Но теперь он умрет, и вот он идет ко мне… Вот он идет, раздавленный, склонив чело: боль и проклятия гнетут его. Ах, тебя все же мучает совесть!.. Ах, по счастью, что-то другое привлекло его внимание и он отводит глаза. Он смотрит на дом Дюпле; в этом доме он жил…» И Штааль стоит в той же толпе, рядом с Евой, и думает о том же: «Какой дорогой поедет фургон? Мимо его дома, — вдруг почти вскрикнул Штааль, опустив веки и дергаясь нижней частью лица. — Он живет (то есть жил) на rue Honore… Увидит свой дом…» «Не забудем, не простим» — это для толпы, а писатель не может злорадствовать над казнимым: и Штааль покидает Париж, исполненный отвращения, и Ева ненавидит толпу, частью которой она была: «Женщины — если их можно назвать женщинами — встали в круг и стали плясать, крича: „На гильотину Робеспьера! На гильотину Кутона! На гильотину Сен-Жюста!“ Я никогда не забуду, с каким спокойным и гордым видом прекрасный молодой человек, единственный, кто не пытался ни спастись, ни покончить с собой, взирал на этот хоровод фурий и слушал их проклятия. Глядя на него, можно было усомниться в виновности вчерашних палачей…» Робеспьера похоронили в безымянной могиле, террор кончился, но при Директории некоторых деятелей эпохи террора казнили, в частности Фукье-Тенвиля, прокурора-садиста, не помогли ему заявления, что он «целиком и полностью одобряет» 9 термидора: 7 мая 1795 года он был гильотинирован на Гревской площади, последним из шестнадцати осужденных по его делу — чтобы смотрел. Ни Дюма, ни Алданов этого не описали, чутьем романиста понимая, что злорадствовать нельзя, а пожалеть не получится.
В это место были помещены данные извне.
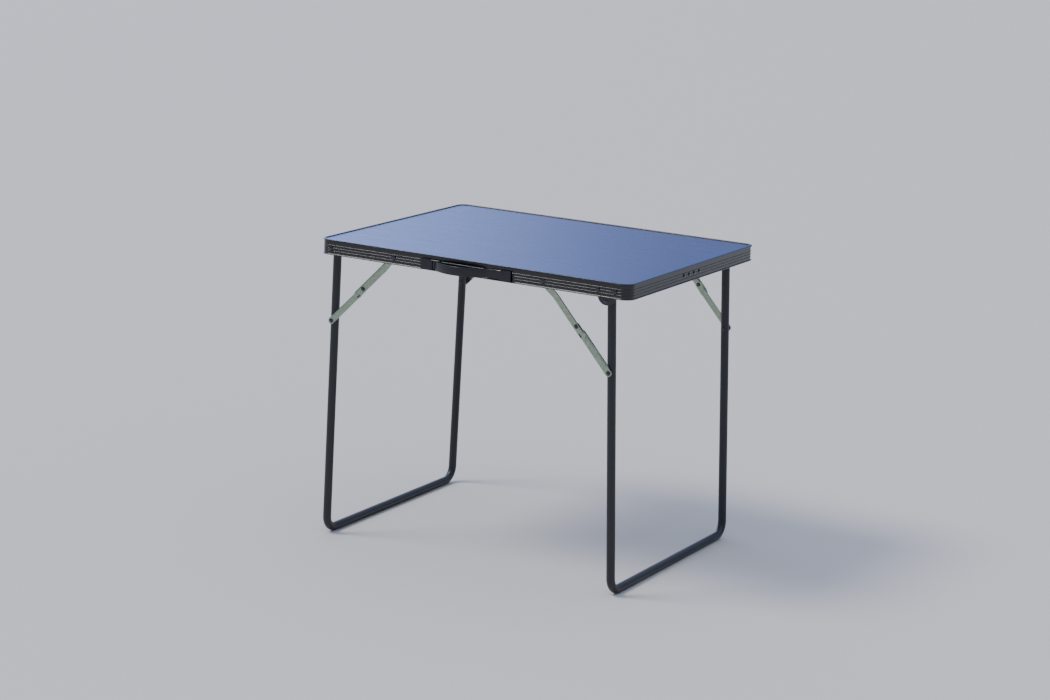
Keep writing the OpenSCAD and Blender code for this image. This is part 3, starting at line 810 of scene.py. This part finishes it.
for end, side in corners:
    name = f"{end}_{side}"
    upperBody, lowerBody = "upper_brace_" + name, "lower_brace_" + name
    node = "knee_rivet_" + name
    shank = islandLength(node) - big["high"]
    profile = [(0, -shank), (big["shank"], -shank), (big["shank"], 0)]
    setOn(node + "_head", profile + domeProfile(big["head"], big["high"], big["rim"]),
          spotsAlongY(node, big["high"]), "rivet", upperBody, node)
    node = "knee_washer_" + name
    setOn(node + "_ring", ringProfile(1 * mm, 6 * mm, -islandLength(node), 0, 0.08 * mm),
          spotsAlongY(node, 0), "washer", upperBody, node)
    node = "knee_collar_" + name
    tall = islandLength(node)
    profile = tailProfile(big["tail"], big["tailHigh"], -tall)
    profile += [(big["shank"], big["tailHigh"] - tall), (big["shank"], 0), (0, 0)]
    setOn(node + "_tail", profile, spotsAlongY(node, 0), "rivet", lowerBody, node)
print("fasteners ready")

# leg frames: a bent tube along a U, by geometry nodes
legs = {"tube": 9.5 * mm, "bend": 32 * mm, "plugTop": 7 * mm, "flange": 1.5 * mm, "plugRadius": 9.5 * mm}


def tubeTree():
    tree = bpy.data.node_groups.new("bendTube", "GeometryNodeTree")
    face = tree.interface
    face.new_socket("Geometry", in_out="INPUT", socket_type="NodeSocketGeometry")
    for label, kind, value in (("Tube Radius", "Float", 0.0095), ("Bend Radius", "Float", 0.03),
                               ("Bend Steps", "Int", 16), ("Round Steps", "Int", 40)):
        face.new_socket(label, in_out="INPUT", socket_type="NodeSocket" + kind).default_value = value
    face.new_socket("Finish", in_out="INPUT", socket_type="NodeSocketMaterial")
    face.new_socket("Geometry", in_out="OUTPUT", socket_type="NodeSocketGeometry")
    gin, gout = tree.nodes.new("NodeGroupInput"), tree.nodes.new("NodeGroupOutput")
    line = addNode(tree, "GeometryNodeMeshToCurve", {"Mesh": gin.outputs["Geometry"]})
    bent = tree.nodes.new("GeometryNodeFilletCurve")
    if hasattr(bent, "mode"):
        bent.mode = "POLY"
    tree.links.new(line.outputs[0], bent.inputs["Curve"])
    tree.links.new(gin.outputs["Bend Steps"], bent.inputs["Count"])
    tree.links.new(gin.outputs["Bend Radius"], bent.inputs["Radius"])
    ring = addNode(tree, "GeometryNodeCurvePrimitiveCircle",
                   {"Resolution": gin.outputs["Round Steps"], "Radius": gin.outputs["Tube Radius"]})
    skin = addNode(tree, "GeometryNodeCurveToMesh", {"Curve": bent.outputs[0],
                   "Profile Curve": ring.outputs[0], "Fill Caps": True})
    real = addNode(tree, "GeometryNodeRealizeInstances", {0: skin.outputs[0]})
    coated = addNode(tree, "GeometryNodeSetMaterial", {"Geometry": real.outputs[0],
                     "Material": gin.outputs["Finish"]})
    tree.links.new(coated.outputs[0], gout.inputs[0])
    return tree


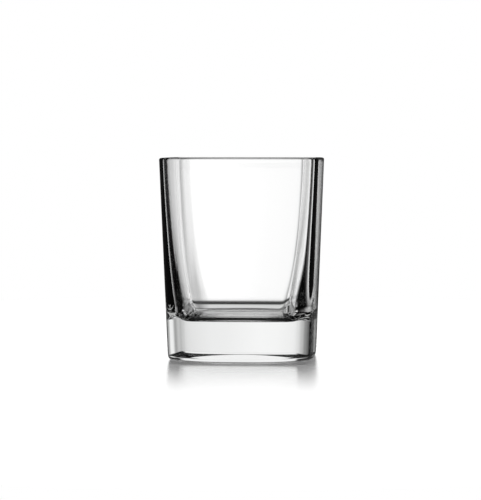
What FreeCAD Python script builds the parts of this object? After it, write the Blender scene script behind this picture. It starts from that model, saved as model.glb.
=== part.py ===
import FreeCAD, Part
import math
import os

# Square whiskey tumbler in clear pressed glass: four bowed sides that widen towards the rim, a
# thick solid base, rounded upright corners and a fire-polished lip.
# Millimetres, +Z up. The origin is on the table, in the middle of the underside.
# The glass is cut level, where its form changes, into three zones that meet face to face:
# the solid base, the plain side wall and the lip.

# Outside
HEIGHT = 92.0
BASE_WIDTH = 67.6           # across opposite sides, at the table
RIM_WIDTH = 74.8            # across opposite sides, at the lip
SIDE_BOW = 2.5              # how far the middle of a side stands out from a flat one
OUTER_CORNER_RADIUS = 8.0   # upright corners, seen from above
HEEL_RADIUS = 2.0           # edge between the sides and the underside

# Inside: a rounded square at the lip, like the outside, that turns rounder towards its floor
FLOOR_THICKNESS = 18.2      # solid glass between the table and the cavity floor
WALL_AT_RIM = 3.0
WALL_AT_FLOOR = 5.5
WALL_POWER = 2.0            # above 1, the wall keeps thin for longer and thickens low down
CORNER_AT_RIM = 5.6         # radius of the cavity's upright corners
CORNER_AT_FLOOR = 13.0
CORNER_POWER = 4.0
COVE_RADIUS = 5.5           # cavity floor into the cavity walls
CAVITY_SECTIONS = 9         # level outlines that the cavity's wall runs through

# Underside: a flat round ring to stand on, with a shallow dish inside it. Outside the ring, the
# glass curves slowly up towards the corners.
RING_INNER_RADIUS = 29.5
RING_OUTER_RADIUS = 31.0
DISH_DEPTH = 2.0
RISE_RADIUS = 55.0          # curvature of the slow rise

# Lip
LIP_HEIGHT = 5.0            # zone of the lip, down from the top
LIP_ROUND = 0.8             # fire-polished rounding of each edge of the lip

# Where the side wall begins: just above the cove
WALL_START = FLOOR_THICKNESS + COVE_RADIUS + 1.0
LIP_START = HEIGHT - LIP_HEIGHT
# How far each cutting tool reaches past the surface it cuts through
TOOL_OVERRUN = 4.0
# Every edge of the heel lies between the table and this height
HEEL_TOP = 3.0
# Points closer than this count as touching
TOUCH = 1e-4


def outer_width(z):
    """Width across opposite sides, outside, at height z."""
    return BASE_WIDTH + (RIM_WIDTH - BASE_WIDTH) * z / HEIGHT


def depth_share(z):
    """How far down the cavity the height z lies: 0 at the lip and above, 1 at the floor."""
    return max(HEIGHT - z, 0.0) / (HEIGHT - FLOOR_THICKNESS)


def inner_width(z):
    """Width across opposite sides of the cavity, at height z."""
    wall = WALL_AT_RIM + (WALL_AT_FLOOR - WALL_AT_RIM) * depth_share(z) ** WALL_POWER
    return outer_width(z) - 2.0 * wall


def inner_corner(z):
    """Radius of the cavity's upright corners, at height z."""
    return CORNER_AT_RIM + (CORNER_AT_FLOOR - CORNER_AT_RIM) * depth_share(z) ** CORNER_POWER


def bowed_square(width, corner_radius, z):
    """Closed outline of a square with bowed sides, each running smoothly into the corner arcs."""
    half = width / 2.0
    side_radius = (half * half + SIDE_BOW * SIDE_BOW) / (2.0 * SIDE_BOW)
    offset = side_radius - half         # the side arc's centre lies this far behind the middle
    reach = side_radius - corner_radius
    # The corner arc's centre is (c, c), where (c + offset)^2 + c^2 = reach^2
    c = (math.sqrt(2.0 * reach * reach - offset * offset) - offset) / 2.0
    ux = (c + offset) / reach
    uy = c / reach
    side_end = FreeCAD.Vector(side_radius * ux - offset, side_radius * uy, z)
    corner_middle = c + corner_radius * math.sqrt(0.5)
    side = Part.Arc(
        FreeCAD.Vector(side_end.x, -side_end.y, z),
        FreeCAD.Vector(half, 0.0, z),
        side_end,
    )
    corner = Part.Arc(
        side_end,
        FreeCAD.Vector(corner_middle, corner_middle, z),
        FreeCAD.Vector(side_end.y, side_end.x, z),
    )
    edges = []
    for quarter in range(4):
        for arc in (side, corner):
            edge = arc.toShape()
            edge.rotate(FreeCAD.Vector(0, 0, 0), FreeCAD.Vector(0, 0, 1), 90.0 * quarter)
            edges.append(edge)
    return Part.Wire(edges)


def level_edges(shape, z):
    """The edges of a shape that lie in the level plane at height z."""
    return [
        edge for edge in shape.Edges
        if abs(edge.BoundBox.ZMin - z) < TOUCH and abs(edge.BoundBox.ZMax - z) < TOUCH
    ]


def dish_height(r):
    """Height of the underside at radius r, inside the ring: part of a sphere."""
    sphere = (RING_INNER_RADIUS ** 2 + DISH_DEPTH ** 2) / (2.0 * DISH_DEPTH)
    return math.sqrt(sphere ** 2 - r ** 2) - (sphere - DISH_DEPTH)


def rise_height(r):
    """Height of the underside at radius r, outside the ring."""
    return RISE_RADIUS - math.sqrt(RISE_RADIUS ** 2 - (r - RING_OUTER_RADIUS) ** 2)


def space_below():
    """The space between the table and the underside, turned about the upright axis."""
    def point(r, z):
        return FreeCAD.Vector(r, 0, z)

    reach = RIM_WIDTH / 2.0 + OUTER_CORNER_RADIUS
    dish_middle = RING_INNER_RADIUS / 2.0
    rise_middle = (RING_OUTER_RADIUS + reach) / 2.0
    centre = point(0, DISH_DEPTH)
    ring_inner = point(RING_INNER_RADIUS, 0)
    ring_outer = point(RING_OUTER_RADIUS, 0)
    rise_end = point(reach, rise_height(reach))
    low_outer = point(reach, -TOOL_OVERRUN)
    low_centre = point(0, -TOOL_OVERRUN)
    lines = [
        Part.Arc(centre, point(dish_middle, dish_height(dish_middle)), ring_inner),
        Part.LineSegment(ring_inner, ring_outer),
        Part.Arc(ring_outer, point(rise_middle, rise_height(rise_middle)), rise_end),
        Part.LineSegment(rise_end, low_outer),
        Part.LineSegment(low_outer, low_centre),
        Part.LineSegment(low_centre, centre),
    ]
    profile = Part.Face(Part.Wire([line.toShape() for line in lines]))
    return profile.revolve(FreeCAD.Vector(0, 0, 0), FreeCAD.Vector(0, 0, 1), 360.0)


def heel_edges(block):
    """The edges where the sides and corners meet the underside."""
    found = []
    for edge in block.Edges:
        middle = edge.CenterOfMass
        outside_ring = math.hypot(middle.x, middle.y) > RING_OUTER_RADIUS
        if outside_ring and TOUCH < edge.BoundBox.ZMin and edge.BoundBox.ZMax < HEEL_TOP:
            found.append(edge)
    return found


def glass_outside():
    """Everything inside the outer surface, with the heel and the outer edge of the lip rounded."""
    outlines = [bowed_square(outer_width(z), OUTER_CORNER_RADIUS, z) for z in (0.0, HEIGHT)]
    block = Part.makeLoft(outlines, True, True).cut(space_below())
    block = block.makeFillet(HEEL_RADIUS, heel_edges(block))
    return block.makeFillet(LIP_ROUND, level_edges(block, HEIGHT))


def cavity():
    """The space that holds the drink, with its cove, reaching past the lip."""
    step = (HEIGHT + TOOL_OVERRUN - FLOOR_THICKNESS) / (CAVITY_SECTIONS - 1)
    heights = [FLOOR_THICKNESS + step * k for k in range(CAVITY_SECTIONS)]
    outlines = [bowed_square(inner_width(z), inner_corner(z), z) for z in heights]
    space = Part.makeLoft(outlines, True)
    return space.makeFillet(COVE_RADIUS, level_edges(space, FLOOR_THICKNESS))


def slice_between(shape, z_low, z_high):
    """The part of a shape between two heights."""
    side = 2.0 * RIM_WIDTH
    box = Part.makeBox(side, side, z_high - z_low, FreeCAD.Vector(-side / 2.0, -side / 2.0, z_low))
    return shape.common(box).Solids[0]


def heavy_base(glass):
    """The solid base, up to the top of the cove."""
    return slice_between(glass, 0.0, WALL_START)


def side_wall(glass):
    """The four plain sides and their corners."""
    return slice_between(glass, WALL_START, LIP_START)


def rim(glass):
    """The lip. Its inner edge is rounded like its outer one."""
    ring = slice_between(glass, LIP_START, HEIGHT)
    top_face = max(ring.Faces, key=lambda face: face.CenterOfMass.z)
    mouth = min(top_face.Wires, key=lambda wire: wire.Length)
    return ring.makeFillet(LIP_ROUND, mouth.Edges).Solids[0]


def main():
    glass = glass_outside().cut(cavity())
    pieces = {
        "heavy_base": heavy_base(glass),
        "side_wall": side_wall(glass),
        "rim": rim(glass),
    }
    os.makedirs("parts", exist_ok=True)
    for name, shape in pieces.items():
        print(f"{name}: {round(shape.Volume)} mm3")
        shape.exportStep(f"parts/{name}.step")


main()
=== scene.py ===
import math

import bpy
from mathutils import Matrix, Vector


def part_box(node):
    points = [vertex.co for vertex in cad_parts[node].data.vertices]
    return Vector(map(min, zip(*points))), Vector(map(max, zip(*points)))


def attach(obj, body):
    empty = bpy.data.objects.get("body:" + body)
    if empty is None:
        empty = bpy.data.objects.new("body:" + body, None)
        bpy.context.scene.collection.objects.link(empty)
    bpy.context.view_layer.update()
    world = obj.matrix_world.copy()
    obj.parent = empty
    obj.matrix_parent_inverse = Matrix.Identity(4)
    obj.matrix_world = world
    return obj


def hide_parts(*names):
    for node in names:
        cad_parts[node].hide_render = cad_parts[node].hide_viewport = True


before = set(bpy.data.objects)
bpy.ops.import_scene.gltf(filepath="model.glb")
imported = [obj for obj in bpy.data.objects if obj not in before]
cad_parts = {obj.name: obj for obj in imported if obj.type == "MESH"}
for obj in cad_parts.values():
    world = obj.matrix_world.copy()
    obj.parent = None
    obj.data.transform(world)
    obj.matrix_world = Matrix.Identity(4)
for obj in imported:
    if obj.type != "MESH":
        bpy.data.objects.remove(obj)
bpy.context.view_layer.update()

# Square whiskey tumbler in clear glass, as one continuous skin, on a white table that mirrors it.
# The glass is laid out in millimetres, and make_mesh() turns it into the frame's metres.
MM = 0.001

# Outside
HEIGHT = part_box("rim")[1][2] / MM
BASE_WIDTH = 67.6           # across opposite sides, at the table
RIM_WIDTH = 74.8            # across opposite sides, at the lip
SIDE_BOW = 2.5              # how far the middle of a side stands out from a flat one
OUTER_CORNER = 8.0          # radius of the upright corners, seen from above
HEEL = 2.0                  # radius between the sides and the underside

# Inside: a rounded square at the lip that turns rounder towards its floor
FLOOR = 18.2                # solid glass between the table and the cavity floor
WALL_AT_FLOOR = 5.5
WALL_AT_RIM = 3.0
WALL_POWER = 2.0            # above 1, the wall keeps thin for longer and thickens low down
CORNER_AT_RIM = 5.6         # radius of the cavity's upright corners
CORNER_AT_FLOOR = 13.0
CORNER_POWER = 4.0
COVE = 5.5                  # radius between the cavity's floor and walls

# Underside: a flat ring to stand on, a dish inside it and a slow rise outside it
RING_INNER = 29.5
RING_OUTER = 31.0
DISH_DEPTH = 2.0
RISE_RADIUS = 55.0          # curvature of the rise
LIP_ROUND = 0.8             # radius of each edge of the lip

# Steps of the mesh
SIDE_STEPS = 36
CORNER_STEPS = 14
UNDER_STEPS = 60
HEEL_STEPS = 10
WALL_STEPS = 40
LIP_STEPS = 8
COVE_STEPS = 20
INNER_FLOOR_STEPS = 7
SMALLEST_RING = 0.001       # size of the ring round the middle of a level end


def outer_width(z):
    """Width across opposite sides, outside, at height z."""
    return BASE_WIDTH + (RIM_WIDTH - BASE_WIDTH) * z / HEIGHT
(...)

Леви издал «Сотворение и искупление» только в 1872 году, хотя издавал всякую чепуху, — уж очень яростная книга получилась. Человек, чей взгляд еще сегодня приводит в трепет весь Париж, через несколько дней (или лет) будет валяться в сточной канаве, и люди будут кричать: «Надо бросить эту падаль в Сену!»… Это уж как-то слишком… 23 апреля 1870 года человек, чей взгляд все еще приводил Париж если не в трепет, то в уныние, объявил референдум по новой конституции: парламент получает массу прав, но есть хитрая статья, сводящая права на нет: «Император несет ответственность перед французским народом и имеет право всегда к нему апеллировать». Луи Наполеон был уверен, что «народ» всегда проголосует как надо, и все же принял меры: обратился к чиновникам всех рангов (они сидели в комитетах по референдуму) с требованием (под угрозой увольнения) разъяснить народу, что «голосовать „за“ — значит голосовать за свободу», и арестовал накануне голосования все более или менее оппозиционные газеты. Он выиграл: 7 миллионов 358 тысяч «да» против 1 миллиона 538 тысяч «нет»: даже сам не ожидал такой победы. Республиканцы пришли в отчаяние; Гамбетта, который 5 апреля говорил: «Настала пора империи уступить место республике», теперь писал: «Империя сильнее, чем когда-либо». Не они, а мы будем валяться в сточных канавах — во веки веков…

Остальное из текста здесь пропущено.